The first tissue-engineered trachea (windpipe), utilising the patient's own stem cells, has been successfully transplanted into a young woman with a failing airway. The bioengineered trachea immediately provided the patient with a normally functioning airway, thereby saving her life.
These remarkable results provide crucial new evidence that adult stem cells, combined with biologically compatible materials, can offer genuine solutions to other serious illnesses.
In particular, the successful outcome shows it is possible to produce a tissue-engineered airway with mechanical properties that permit normal breathing and which is free from the risks of rejection seen with conventional transplanted organs. The patient has not developed antibodies to her graft, despite not taking any immunosuppressive drugs. Lung function tests performed two months after the operation were all at the better end of the normal range for a young woman.

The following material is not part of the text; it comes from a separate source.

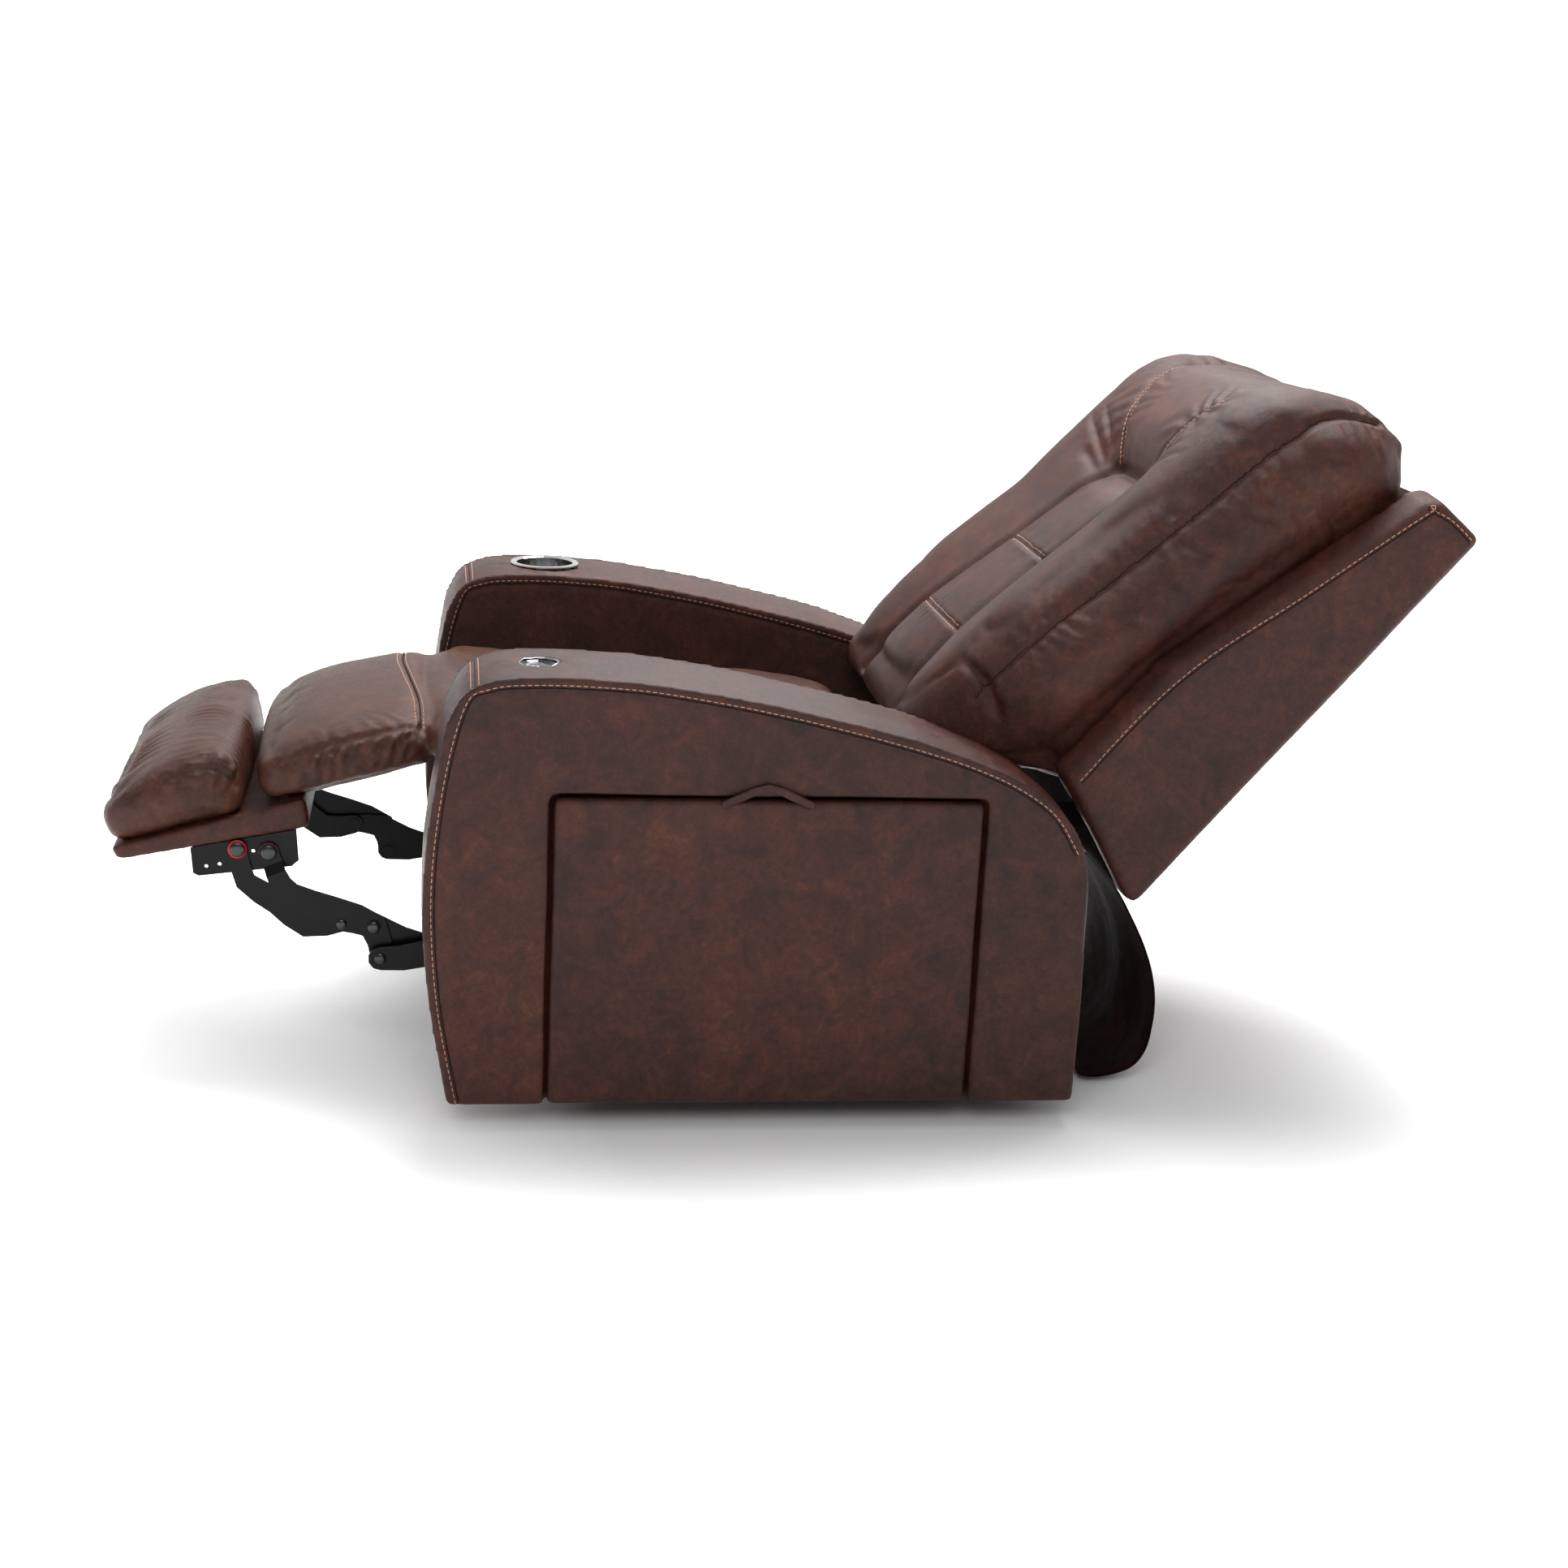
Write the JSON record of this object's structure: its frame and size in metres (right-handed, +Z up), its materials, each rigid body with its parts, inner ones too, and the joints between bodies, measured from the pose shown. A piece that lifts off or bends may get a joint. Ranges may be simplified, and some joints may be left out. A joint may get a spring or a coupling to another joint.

The pan-European team from the universities of Barcelona, Bristol, Padua and Milan report on this pioneering work in an article published early online and in an upcoming edition of The Lancet.
The loss of a normal airway is devastating, but previous attempts to replace large airways have met serious problems. The 30-year-old mother of two, suffering from collapsed airways following a severe case of TB, was hospitalised in March 2008 with acute shortness of breath rendering her unable to carry out simple domestic duties or care for her children. The only conventional option remaining was a major operation to remove her left lung which carries a risk of complications and a high mortality rate.
Based on successful laboratory work previously performed by the team, and given the urgency of the situation, it was proposed that the lower trachea and the tube to the patient's left lung (bronchus) should be replaced with a bioengineered airway based on the scaffold of a human trachea.